**STATED EXERCISE:**
Write out all the material exactly. Leave nothing out.

**DATA SECTION:**
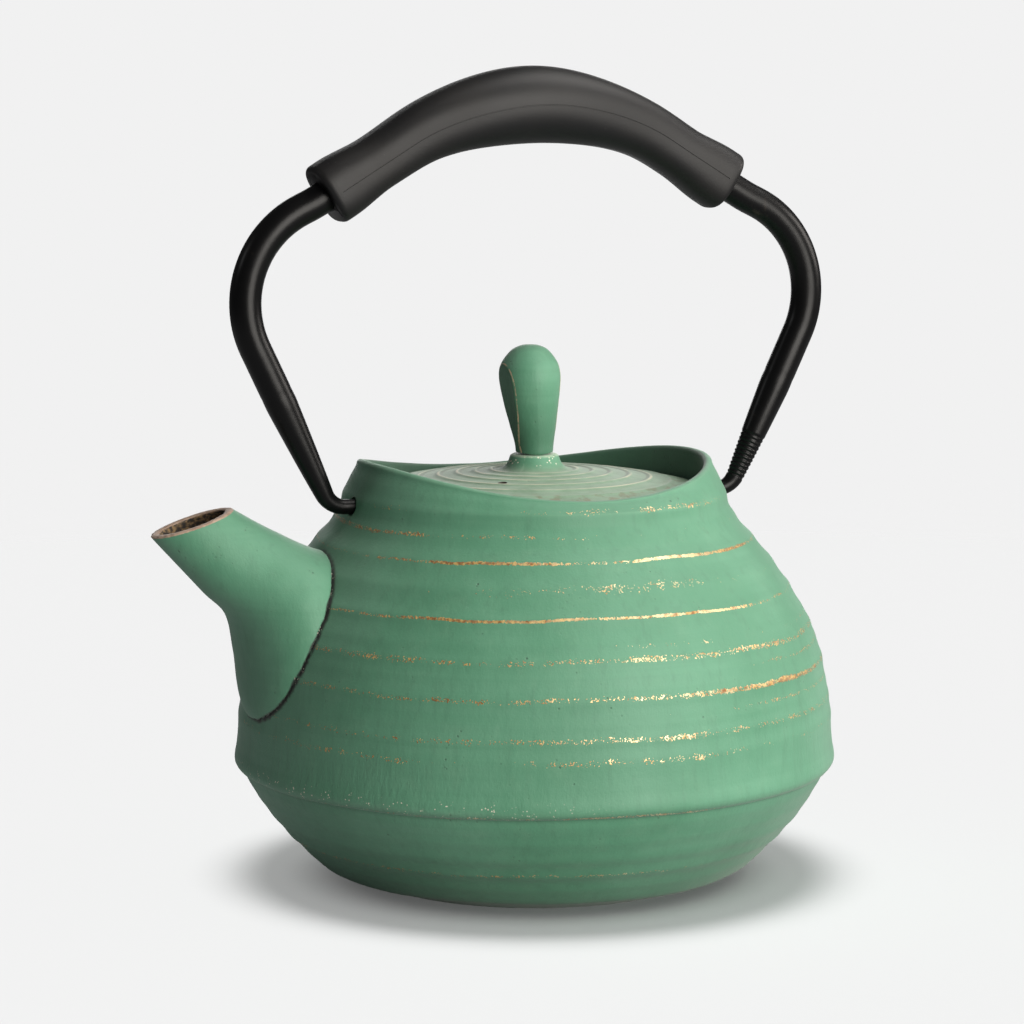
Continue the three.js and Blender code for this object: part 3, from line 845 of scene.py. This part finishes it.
# 1 on the wall of the spout's channel, where the skin faces the channel's middle.
def insideSpout():
    rings = channelRings()

    def share(corner):
        x, y, z = corner.co / mm
        midX, midZ, tilt, high, wide, square = min(
            rings, key=lambda ring: (ring[0] - x) ** 2 + (ring[1] - z) ** 2)
        up = (z - midZ) * math.sin(tilt) - (x - midX) * math.cos(tilt)
        reach = math.hypot(up / high, y / wide)
        inward = Vector((midX - x, -y, midZ - z)).normalized().dot(corner.normal)
        return smoothStep(inward, 0.1, 0.5) * (1 - smoothStep(reach, 1.15, 1.3))

    return share


pot = makePot()
spout = makeSpout()
markNearness(pot, "seam", spout, 1.8)
markNearness(spout, "seam", pot, 1.8)
markPlaces(spout, "inside", insideSpout())
# how far in from the spout's mouth, for painted shade deeper inside
markPlaces(spout, "deep", lambda corner: smoothStep(-pastMouth(corner.co), 2.5, 7.5))
markPlaces(spout, "mouth", lambda corner: smoothStep(pastMouth(corner.co), -0.75, -0.35))
insideCoat = makeInsideCoat()
coatInside(pot, makeGreenIron("greenIronPot", goldLines, wearAndShadePot), insideCoat, inPotHollow)
settle(pot, None, "pot", "green_iron", "pot_body")
settle(spout, makeGreenIron("greenIronSpout", extra=wearAndShadeSpout, crests=0), "pot", "green_iron", "spout")


infuserShape = {
    "steps": 180,
    "rim": [(33.7, 88), (34.3, 88), (34.3, 89.6), (34.42, 90.1), (34.3, 90.6), (34.3, 93.8),
            (34.45, 94.1), (34.75, 94.2), (38.2, 94.2), (38.45, 94.32), (38.5, 94.5),
            (38.45, 94.68), (38.2, 94.8), (34.6, 94.8), (34.1, 94.66), (33.82, 94.38), (33.7, 94)],
    "hem": [(31.5, 53.9), (31.6, 53.68), (31.8, 53.6), (33.4, 53.6), (33.95, 53.75), (34.2, 54.1),
            (34.3, 54.6), (34.3, 58.2), (34.2, 58.42), (34, 58.5), (33.8, 58.42), (33.7, 58.2),
            (33.7, 54.6), (33.55, 54.3), (33.2, 54.2), (31.8, 54.2), (31.6, 54.12)],
    "wall": {"radius": 33.15, "bottom": 55.45, "top": 92.35, "columns": 180, "rows": 32},
    "base": {"radius": 32.6, "height": 54.75, "pitch": 1.16},
    "wire": 0.3,
}


# Leaves a strut along every edge of the mesh, in place of its faces.
def weave(piece):
    applyModifier(piece, "WIREFRAME", thickness=infuserShape["wire"] * mm, use_boundary=True,
                  use_even_offset=False)
    return piece


def makeInfuserWall():
    wall = infuserShape["wall"]
    middle = (0, 0, (wall["bottom"] + wall["top"]) / 2 * mm)
    deselect()
    bpy.ops.mesh.primitive_cylinder_add(
        vertices=wall["columns"], radius=wall["radius"] * mm, end_fill_type="NOTHING",
        depth=(wall["top"] - wall["bottom"]) * mm, location=middle)
    sleeve = newest("infuserWallMesh")
    editMode(sleeve)
    pick("EDGE", lambda spot: abs(spot.z) < 1e-6)
    bpy.ops.mesh.subdivide_edgering(number_cuts=wall["rows"] - 1, interpolation="LINEAR")
    objectMode()
    return weave(sleeve)


def makeInfuserBase():
    base = infuserShape["base"]
    cells = math.ceil(2 * base["radius"] / base["pitch"])
    deselect()
    bpy.ops.mesh.primitive_grid_add(x_subdivisions=cells, y_subdivisions=cells,
                                    size=cells * base["pitch"] * mm,
                                    location=(0, 0, base["height"] * mm))
    floor = newest("infuserBaseMesh")
    editMode(floor)
    pick("FACE", lambda spot: offAxis(spot) > base["radius"])
    bpy.ops.mesh.delete(type="FACE")
    objectMode()
    return weave(floor)


fastenerShape = {
    "stud": {"root": 1.66, "radius": 2, "bottom": 93.4, "top": 115, "pitch": 0.7, "steps": 20},
    "washer": [(2.3, 98), (2.45, 97.9), (4.4, 97.9), (4.6, 98.1), (4.6, 98.5), (4.4, 98.7),
               (2.45, 98.7), (2.3, 98.6)],
    "nut": {"acrossFlats": 7, "bottom": 94.4, "top": 97.6, "hole": 2.3, "chamfer": 0.45},
}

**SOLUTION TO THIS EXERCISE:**
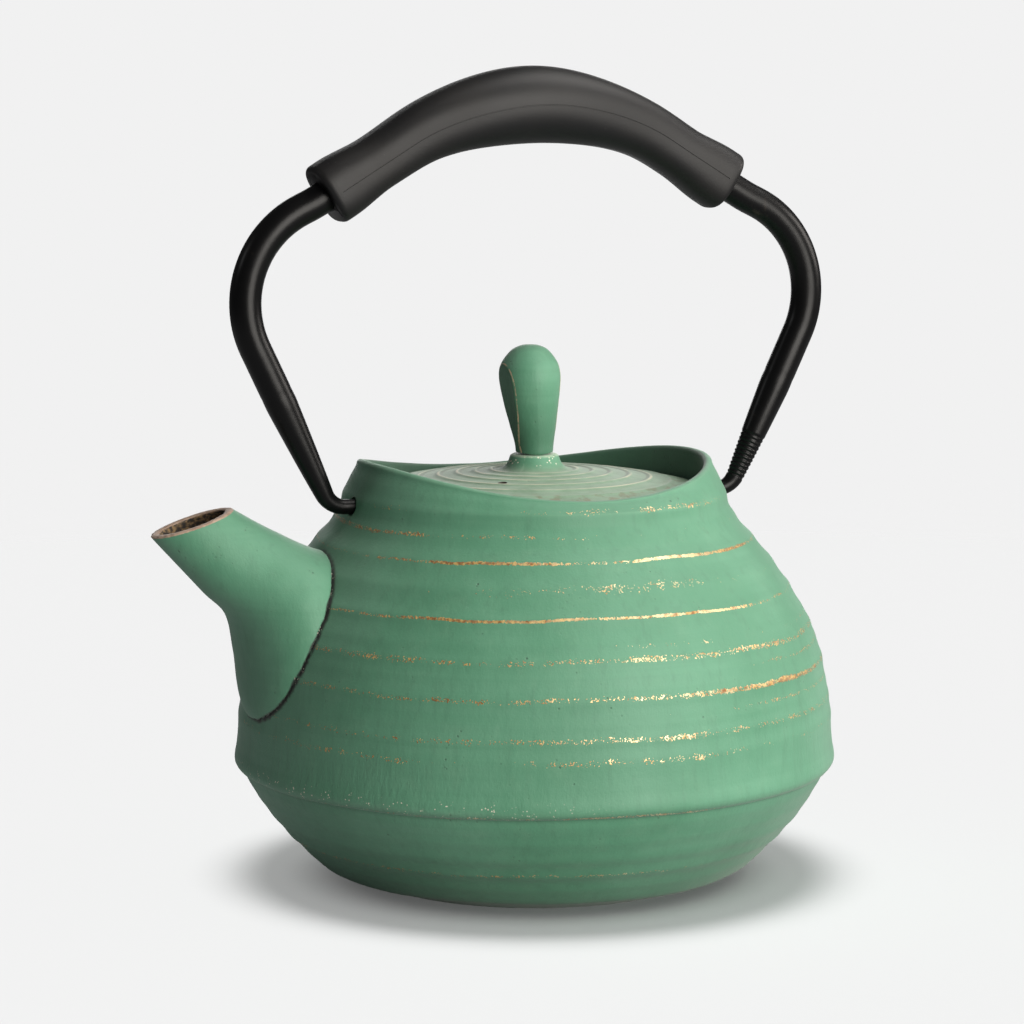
Continue the three.js and Blender code for this object: part 3, from line 845 of scene.py. This part finishes it.
# 1 on the wall of the spout's channel, where the skin faces the channel's middle.
def insideSpout():
    rings = channelRings()

    def share(corner):
        x, y, z = corner.co / mm
        midX, midZ, tilt, high, wide, square = min(
            rings, key=lambda ring: (ring[0] - x) ** 2 + (ring[1] - z) ** 2)
        up = (z - midZ) * math.sin(tilt) - (x - midX) * math.cos(tilt)
        reach = math.hypot(up / high, y / wide)
        inward = Vector((midX - x, -y, midZ - z)).normalized().dot(corner.normal)
        return smoothStep(inward, 0.1, 0.5) * (1 - smoothStep(reach, 1.15, 1.3))

    return share


pot = makePot()
spout = makeSpout()
markNearness(pot, "seam", spout, 1.8)
markNearness(spout, "seam", pot, 1.8)
markPlaces(spout, "inside", insideSpout())
# how far in from the spout's mouth, for painted shade deeper inside
markPlaces(spout, "deep", lambda corner: smoothStep(-pastMouth(corner.co), 2.5, 7.5))
markPlaces(spout, "mouth", lambda corner: smoothStep(pastMouth(corner.co), -0.75, -0.35))
insideCoat = makeInsideCoat()
coatInside(pot, makeGreenIron("greenIronPot", goldLines, wearAndShadePot), insideCoat, inPotHollow)
settle(pot, None, "pot", "green_iron", "pot_body")
settle(spout, makeGreenIron("greenIronSpout", extra=wearAndShadeSpout, crests=0), "pot", "green_iron", "spout")


infuserShape = {
    "steps": 180,
    "rim": [(33.7, 88), (34.3, 88), (34.3, 89.6), (34.42, 90.1), (34.3, 90.6), (34.3, 93.8),
            (34.45, 94.1), (34.75, 94.2), (38.2, 94.2), (38.45, 94.32), (38.5, 94.5),
            (38.45, 94.68), (38.2, 94.8), (34.6, 94.8), (34.1, 94.66), (33.82, 94.38), (33.7, 94)],
    "hem": [(31.5, 53.9), (31.6, 53.68), (31.8, 53.6), (33.4, 53.6), (33.95, 53.75), (34.2, 54.1),
            (34.3, 54.6), (34.3, 58.2), (34.2, 58.42), (34, 58.5), (33.8, 58.42), (33.7, 58.2),
            (33.7, 54.6), (33.55, 54.3), (33.2, 54.2), (31.8, 54.2), (31.6, 54.12)],
    "wall": {"radius": 33.15, "bottom": 55.45, "top": 92.35, "columns": 180, "rows": 32},
    "base": {"radius": 32.6, "height": 54.75, "pitch": 1.16},
    "wire": 0.3,
}


# Leaves a strut along every edge of the mesh, in place of its faces.
def weave(piece):
    applyModifier(piece, "WIREFRAME", thickness=infuserShape["wire"] * mm, use_boundary=True,
                  use_even_offset=False)
    return piece


def makeInfuserWall():
    wall = infuserShape["wall"]
    middle = (0, 0, (wall["bottom"] + wall["top"]) / 2 * mm)
    deselect()
    bpy.ops.mesh.primitive_cylinder_add(
        vertices=wall["columns"], radius=wall["radius"] * mm, end_fill_type="NOTHING",
        depth=(wall["top"] - wall["bottom"]) * mm, location=middle)
    sleeve = newest("infuserWallMesh")
    editMode(sleeve)
    pick("EDGE", lambda spot: abs(spot.z) < 1e-6)
    bpy.ops.mesh.subdivide_edgering(number_cuts=wall["rows"] - 1, interpolation="LINEAR")
    objectMode()
    return weave(sleeve)


def makeInfuserBase():
    base = infuserShape["base"]
    cells = math.ceil(2 * base["radius"] / base["pitch"])
    deselect()
    bpy.ops.mesh.primitive_grid_add(x_subdivisions=cells, y_subdivisions=cells,
                                    size=cells * base["pitch"] * mm,
                                    location=(0, 0, base["height"] * mm))
    floor = newest("infuserBaseMesh")
    editMode(floor)
    pick("FACE", lambda spot: offAxis(spot) > base["radius"])
    bpy.ops.mesh.delete(type="FACE")
    objectMode()
    return weave(floor)


fastenerShape = {
    "stud": {"root": 1.66, "radius": 2, "bottom": 93.4, "top": 115, "pitch": 0.7, "steps": 20},
    "washer": [(2.3, 98), (2.45, 97.9), (4.4, 97.9), (4.6, 98.1), (4.6, 98.5), (4.4, 98.7),
               (2.45, 98.7), (2.3, 98.6)],
    "nut": {"acrossFlats": 7, "bottom": 94.4, "top": 97.6, "hole": 2.3, "chamfer": 0.45},
}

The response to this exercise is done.